++++ Supplied material

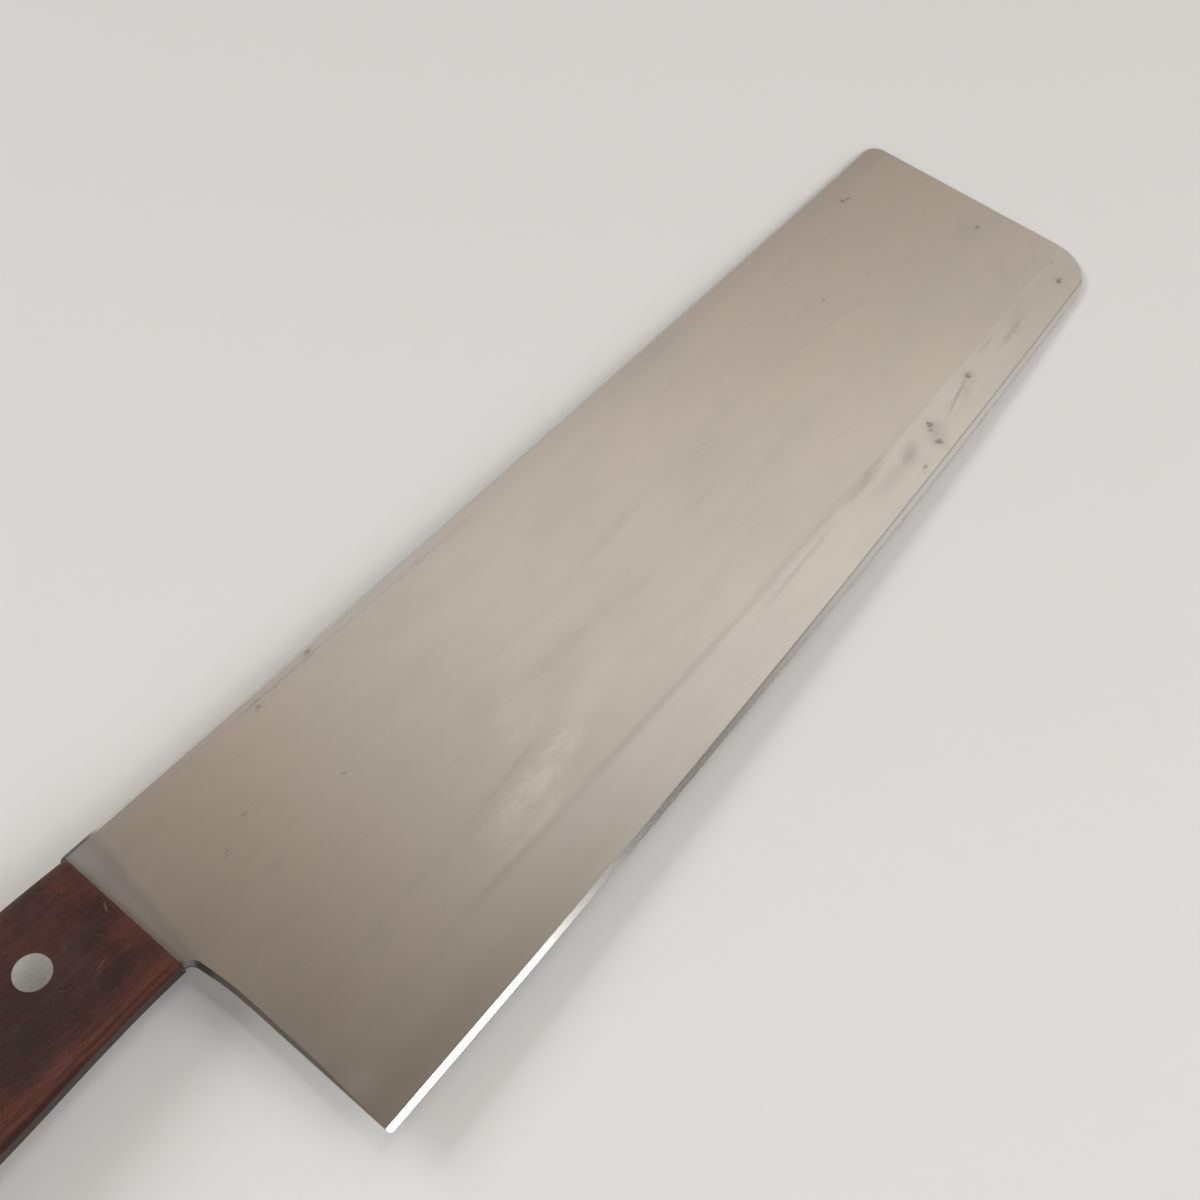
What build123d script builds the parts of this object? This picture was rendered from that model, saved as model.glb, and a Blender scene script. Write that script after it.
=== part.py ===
"""Large butcher's slicing cleaver: a wide, square-ended blade whose full tang sits between two
riveted wooden scales.

It is modelled lying on its side, in millimetres. While it is built, X runs along the spine
towards the tip, Y points from the cutting edge to the spine, and Z is the thickness, with
Z = 0 in the middle of the steel. X = 0 is the front of the wooden handle and Y = 0 is the
spine. At the end every piece moves, so that the origin lies under the centre of the whole
knife's box, on the surface that the flat side of the back scale rests on.
"""

from build123d import *
import math
import os

# ---- Blade outline, seen from the side --------------------------------------------------
blade_length = 270.0          # front of the handle to the tip end
heel_height = 85.2            # spine down to the edge at the heel
tip_height = 68.2             # the same at the tip end, before its corner is rounded
heel_setback = 3.9            # front of the handle to the heel's straight back line
edge_belly = 1.9              # how far the edge bows below a straight line
spine_hollow = 0.7            # how far the spine dips below a straight line
spine_end_radius = 1.6        # where the spine drops to the handle's back
tip_spine_radius = 4.0        # small corner, spine to tip
tip_edge_radius = 13.5        # large corner, tip to edge
heel_corner_radius = 0.8
notch_radius = 2.0            # inner corner between the neck and the heel
notch_flare = 1.3             # how far the heel line swings forward below the notch
notch_flare_length = 15.0

# ---- Blade thickness and grinds ---------------------------------------------------------
tang_thickness = 2.8          # unground steel: the tang and a narrow band before the wood
unground_band = 0.8           # width of that band
spine_thickness = 2.6         # ground steel at the spine, beside the handle
tip_thickness = 2.0           # at the spine, at the tip end
shoulder_thickness = 1.7      # at the heel, where the blade road starts
blade_road = 17.5             # height of the blade road at the heel; it narrows to the tip
edge_bevel = 1.3              # height of the sharpened bevel
edge_bevel_thickness = 0.6    # steel at the top of the sharpened bevel
edge_land = 0.1               # worn flat on the cutting edge itself
rim_land = 0.6                # what stays square on the spine, tip and heel rims
rim_slope = 1.2               # width of the eased rim over its depth

# ---- Handle, seen from the side ---------------------------------------------------------
handle_length = 122.0
back_front = 1.8              # each is the drop from the spine line to the handle's back
back_middle = 0.9
back_butt = 4.8
belly_front = 34.7            # each is the drop from the spine line to the handle's belly
belly_neck = 35.0
belly_middle = 37.1
belly_waist = 35.6
belly_butt = 39.0
back_middle_share = 0.45      # where they lie along the handle
belly_neck_share = 0.12
belly_middle_share = 0.44
belly_waist_share = 0.78
butt_lean = 3.0               # the back corner of the butt is this much further forward
butt_back_radius = 10.0
butt_belly_radius = 7.0

# ---- Scales -----------------------------------------------------------------------------
handle_thickness = 17.0       # over both scales
side_lean = 3.2               # how far back and belly lean in from the tang to the flank
front_lean = 1.2              # how far the foot of the front stands ahead of its top
front_relief = 1.3            # how far each flank falls towards the blade
front_relief_length = 13.0
butt_relief = 1.0             # and towards the butt
butt_relief_length = 14.0
scale_edge_radius = 4.0       # long edges, along the back and the belly
scale_front_radius = 0.8      # the crisp edge facing the blade

# ---- Rivets, each in two halves ---------------------------------------------------------
rivet_head_radius = 3.75
rivet_head_thickness = 2.4
rivet_crown = 0.12            # how far the middle of the head stands above its rim
rivet_tube_radius = 2.4
rivet_core_radius = 1.6
rivet_fit = 0.03              # radial clearance of every round fit
rivet_end_gap = 0.4           # between the end of a shank and the floor it faces
rivets = {                    # distance behind the handle's front, drop from the spine line
    "front": (18.4, 18.2),
    "middle": (60.0, 19.2),
    "rear": (100.0, 20.6),
}

# ---- Worked out from those --------------------------------------------------------------
tang_side = tang_thickness / 2
flank = handle_thickness / 2
relief_start = front_lean - front_relief_length      # the flank is flat between these two
relief_end = butt_relief_length - handle_length
rivet_floor = flank - rivet_head_thickness           # where the heads seat in the scales
reach = handle_length + blade_length + heel_height   # longer than any cut has to be


def cutting_edge():
    """The edge as one long arc from the heel to the tip end, before the corner is rounded."""
    middle = ((heel_setback + blade_length) / 2, -(heel_height + tip_height) / 2 - edge_belly)
    return ThreePointArc((heel_setback, -heel_height), middle, (blade_length, -tip_height))


def blade_outline():
    """The blade in front of the handle: spine, tip, edge, heel, notch and neck."""
    neck = -belly_front
    flare_end = neck - notch_flare_length
    flare_x = heel_setback - notch_flare
    outline = make_face([
        ThreePointArc((0, 0), (blade_length / 2, -spine_hollow), (blade_length, 0)),
        Line((blade_length, 0), (blade_length, -tip_height)),
        cutting_edge(),
        Line((heel_setback, -heel_height), (heel_setback, flare_end)),
        TangentArc((heel_setback, flare_end), (flare_x, neck), tangent=(0, 1)),
        Line((flare_x, neck), (0, neck)),
        Line((0, neck), (0, 0)),
    ])
    rounded = [
        ((blade_length, 0), tip_spine_radius),
        ((blade_length, -tip_height), tip_edge_radius),
        ((flare_x, neck), notch_radius),
    ]
    for place, radius in rounded:
        corner = outline.vertices().sort_by_distance(Vector(*place))[0]
        outline = fillet(corner, radius)
    return outline


def eased_blank():
    """The blade's outline at full thickness, with the rims that a hand meets eased."""
    blank = extrude(blade_outline(), amount=tang_side, both=True)
    edge = cutting_edge()
    depth = tang_side - rim_land / 2
    for side in (1, -1):
        face = blank.faces().sort_by(Axis.Z)[-1 if side > 0 else 0]
        rim = [
            line for line in face.edges()
            if line.bounding_box().max.X > 0.001
            and abs((line.position_at(0.5) - edge.arc_center).length - edge.radius) > tang_side
        ]
        blank = chamfer(rim, length=depth * rim_slope, length2=depth, reference=face)
    sharp = blade_outline()
    rounded = sharp
    for place, radius in (
        (Vector(heel_setback, -heel_height), heel_corner_radius),
        (Vector(0, 0), spine_end_radius),
    ):
        rounded = fillet(rounded.vertices().sort_by_distance(place)[0], radius)
    return blank - extrude(sharp - rounded, amount=tang_thickness, both=True)


def edge_grind():
    """What the blade road and the sharpened bevel leave: a body turned about the centre of
    the cutting edge's own circle, so that both grinds follow the curved edge."""
    edge = cutting_edge()
    land, bevel_top, road_top = edge_land / 2, edge_bevel_thickness / 2, shoulder_thickness / 2
    bevel_slope = (bevel_top - land) / edge_bevel
    road_slope = (road_top - bevel_top) / (blade_road - edge_bevel)
    full = tang_side + 1
    road_end = blade_road + (full - road_top) / road_slope
    side = [
        (edge.radius + land / bevel_slope, 0),
        (edge.radius - edge_bevel, bevel_top),
        (edge.radius - road_end, full),
        (edge.radius - reach, full),
    ]
    outward = (edge.position_at(0.5) - edge.arc_center).normalized()
    plane = Plane(origin=edge.arc_center, x_dir=outward, z_dir=outward.cross(Vector(0, 0, 1)))
    section = plane * make_face(Polyline(*side, *[(r, -z) for r, z in side[:0:-1]], close=True))
    axis = Axis(edge.arc_center, (0, 0, 1))
    half_angle = math.degrees(math.asin(reach / edge.radius))
    return revolve(section, axis, revolution_arc=2 * half_angle).rotate(axis, -half_angle)


def side_grind():
    """Everything outside the flat ground side of the blade, on the +Z side. The side leans
    in from spine to edge and from handle to tip, and starts just in front of the wood."""
    at_handle = Vector(0, 0, spine_thickness / 2)
    at_tip = Vector(blade_length, 0, tip_thickness / 2)
    at_road = Vector(heel_setback, blade_road - heel_height, shoulder_thickness / 2)
    along = at_tip - at_handle
    plane = Plane(origin=at_handle, x_dir=along, z_dir=(at_road - at_handle).cross(along))
    block = Box(reach, 2 * reach, tang_thickness, align=(Align.MIN, Align.CENTER, Align.MIN))
    return plane * Pos(front_lean + unground_band, 0, 0) * block


def handle_outline(lean=0.0):
    """The handle from the side, up to the foot of the scales' front. Without a lean it is the
    outline of the tang, which the scales meet flush all round."""
    front_back = (front_lean, -back_front - lean)
    front_belly = (front_lean, lean - belly_front)
    butt_back = (butt_lean - handle_length, -back_butt - lean)
    butt_belly = (-handle_length, lean - belly_butt)
    return make_face([
        Spline(front_back, (-back_middle_share * handle_length, -back_middle - lean), butt_back),
        Line(butt_back, butt_belly),
        Spline(butt_belly, (-belly_waist_share * handle_length, lean - belly_waist),
               (-belly_middle_share * handle_length, lean - belly_middle),
               (-belly_neck_share * handle_length, lean - belly_neck), front_belly),
        Line(front_belly, front_back),
    ])


def round_butt(body):
    """Rounds the two corners of the butt as seen from the side."""
    depth = body.bounding_box().size.Z
    for place, radius in (
        (Vector(butt_lean - handle_length, -back_butt, 0), butt_back_radius),
        (Vector(-handle_length, -belly_butt, 0), butt_belly_radius),
    ):
        upright = body.edges().filter_by(lambda edge: edge.bounding_box().size.Z > depth / 2)
        body = fillet(upright.sort_by_distance(place)[0], radius)
    return body


def leaning_slab():
    """One scale before its flank is shaped. Back and belly lean in as they leave the tang,
    and the front leans back from its foot."""
    height = flank - tang_side
    foot = Pos(0, 0, tang_side) * handle_outline()
    head = Pos(0, 0, flank + 1) * handle_outline(side_lean * (height + 1) / height)
    slab = round_butt(loft([foot, head], ruled=True))
    front = Plane(origin=(front_lean, 0, tang_side), x_dir=(0, 1, 0), z_dir=(height, 0, front_lean))
    return slab - front * Box(reach, reach, reach, align=(Align.CENTER, Align.CENTER, Align.MIN))


def rivet_axes():
    """Each rivet's name and the place of its axis in the side view."""
    return {name: Pos(-behind, -drop, 0) for name, (behind, drop) in rivets.items()}


def blade_and_tang():
    """One piece of steel: ground blade, unground band and full tang with its rivet holes."""
    tang = round_butt(Pos(0, 0, -tang_side) * extrude(handle_outline(), amount=tang_thickness))
    steel = eased_blank() + tang
    steel = steel & edge_grind()
    steel = steel - side_grind() - mirror(side_grind(), about=Plane.XY)
    for place in rivet_axes().values():
        steel = steel - place * Cylinder(rivet_tube_radius + rivet_fit, 2 * tang_thickness)
    return steel


def flank_profile():
    """The show scale seen from above: flat along the middle, easing down at both ends."""
    front, butt = flank - front_relief, flank - butt_relief
    ahead, behind = front_lean + tang_thickness, -handle_length - tang_thickness
    section = Plane.XZ * make_face([
        Line((ahead, 0), (ahead, front)),
        Line((ahead, front), (front_lean, front)),
        TangentArc((relief_start, flank), (front_lean, front), tangent=(1, 0)),
        Line((relief_start, flank), (relief_end, flank)),
        TangentArc((relief_end, flank), (-handle_length, butt), tangent=(-1, 0)),
        Line((-handle_length, butt), (behind, butt)),
        Line((behind, butt), (behind, 0)),
        Line((behind, 0), (ahead, 0)),
    ])
    return extrude(section, amount=reach, both=True)


def scale():
    """The scale on the show side; the other one is its mirror image."""
    body = leaning_slab() & flank_profile()
    long_edges = [
        edge for edge in body.edges()
        if edge.bounding_box().min.Z > (tang_side + flank) / 2
        and (edge.bounding_box().size.X > 0.01 or edge.position_at(0.5).X < relief_end - 0.01)
    ]
    body = fillet(long_edges, scale_edge_radius)
    front = body.faces().sort_by(Axis.X)[-1]
    front_edges = [edge for edge in front.edges() if edge.bounding_box().max.Z > tang_side + 0.01]
    body = fillet(front_edges, scale_front_radius)
    for place in rivet_axes().values():
        head = Cylinder(rivet_head_radius + rivet_fit, flank,
                        align=(Align.CENTER, Align.CENTER, Align.MIN))
        body = body - place * Pos(0, 0, rivet_floor) * head
        body = body - place * Cylinder(rivet_tube_radius + rivet_fit, 2 * handle_thickness)
    return body


def turned_half(stem):
    """A rivet half, turned from its half section. The crowned head is the same on both, and
    the stem's (radius, height) points run from the underside of the head to the axis."""
    middle, rim = (0, flank), (rivet_head_radius, flank - rivet_crown)
    crown = ThreePointArc(middle, (rivet_head_radius / 2, flank - rivet_crown / 4), rim)
    section = make_face([crown, *Polyline(rim, (rivet_head_radius, rivet_floor), *stem, middle).edges()])
    return revolve(Plane.XZ * section, Axis.Z)


def rivet_tube_half():
    """Head in the back scale with a blind tube that passes through the tang."""
    outer, inner = rivet_tube_radius, rivet_core_radius + rivet_fit
    tube_end = rivet_end_gap - rivet_floor
    stem = [(outer, rivet_floor), (outer, tube_end), (inner, tube_end),
            (inner, rivet_floor), (0, rivet_floor)]
    return turned_half(stem).rotate(Axis.X, 180)


def rivet_core_half():
    """Head in the show scale with the solid core that is driven into the tube."""
    core_end = rivet_end_gap - rivet_floor
    return turned_half([(rivet_core_radius, rivet_floor), (rivet_core_radius, core_end), (0, core_end)])


def main():
    show_scale = scale()
    pieces = {
        "blade_and_tang": blade_and_tang(),
        "scale_show_side": show_scale,
        "scale_back_side": mirror(show_scale, about=Plane.XY),
    }
    for name, place in rivet_axes().items():
        pieces[f"rivet_{name}_core"] = place * rivet_core_half()
        pieces[f"rivet_{name}_tube"] = place * rivet_tube_half()
    box = Compound(children=[Part() + piece for piece in pieces.values()]).bounding_box()
    to_origin = Pos(-box.center().X, -box.center().Y, -box.min.Z)
    os.makedirs("parts", exist_ok=True)
    for name, piece in pieces.items():
        export_step(to_origin * piece, f"parts/{name}.step")


main()
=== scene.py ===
"""Looks, light and camera for the large slicing cleaver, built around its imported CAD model.

Everything is in metres in the CAD model's frame. The materials work in millimetres in the
knife's own frame: X from the front of the handle towards the tip, Y from the spine (0) down
to the edge (negative), Z out of the middle of the steel.
"""

import math

import bpy
from mathutils import Matrix, Vector


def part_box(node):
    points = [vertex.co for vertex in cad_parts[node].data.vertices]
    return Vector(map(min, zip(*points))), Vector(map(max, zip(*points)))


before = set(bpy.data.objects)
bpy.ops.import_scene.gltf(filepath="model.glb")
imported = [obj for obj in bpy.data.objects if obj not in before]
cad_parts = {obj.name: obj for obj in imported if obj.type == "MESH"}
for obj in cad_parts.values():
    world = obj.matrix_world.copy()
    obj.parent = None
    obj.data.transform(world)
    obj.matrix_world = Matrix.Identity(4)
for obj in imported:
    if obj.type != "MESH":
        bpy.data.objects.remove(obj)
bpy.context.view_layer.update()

MM = 0.001
BLADE = "blade_and_tang"
SCALES = ("scale_show_side", "scale_back_side")
RIVETS = [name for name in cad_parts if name.startswith("rivet_")]

# ---- Sizes of the knife, in millimetres -------------------------------------------------
BLADE_LENGTH = 270.0
HEEL_SETBACK, HEEL_HEIGHT, TIP_HEIGHT, EDGE_BELLY = 3.9, 85.2, 68.2, 1.9
BLADE_ROAD, EDGE_BEVEL = 17.5, 1.3
# Half the steel's thickness at the spine, at the tip, above the blade road and at the bevel.
SPINE_HALF, TIP_HALF, SHOULDER_HALF, BEVEL_HALF = 1.3, 1.0, 0.85, 0.3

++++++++

Direction: Transcribe precisely the lines between the one that contains "place * rivet_tube_half()" and the one that contains "imported CAD model.", counting those two lines as part of the range.

Complete answer:
        pieces[f"rivet_{name}_tube"] = place * rivet_tube_half()
    box = Compound(children=[Part() + piece for piece in pieces.values()]).bounding_box()
    to_origin = Pos(-box.center().X, -box.center().Y, -box.min.Z)
    os.makedirs("parts", exist_ok=True)
    for name, piece in pieces.items():
        export_step(to_origin * piece, f"parts/{name}.step")


main()
=== scene.py ===
"""Looks, light and camera for the large slicing cleaver, built around its imported CAD model.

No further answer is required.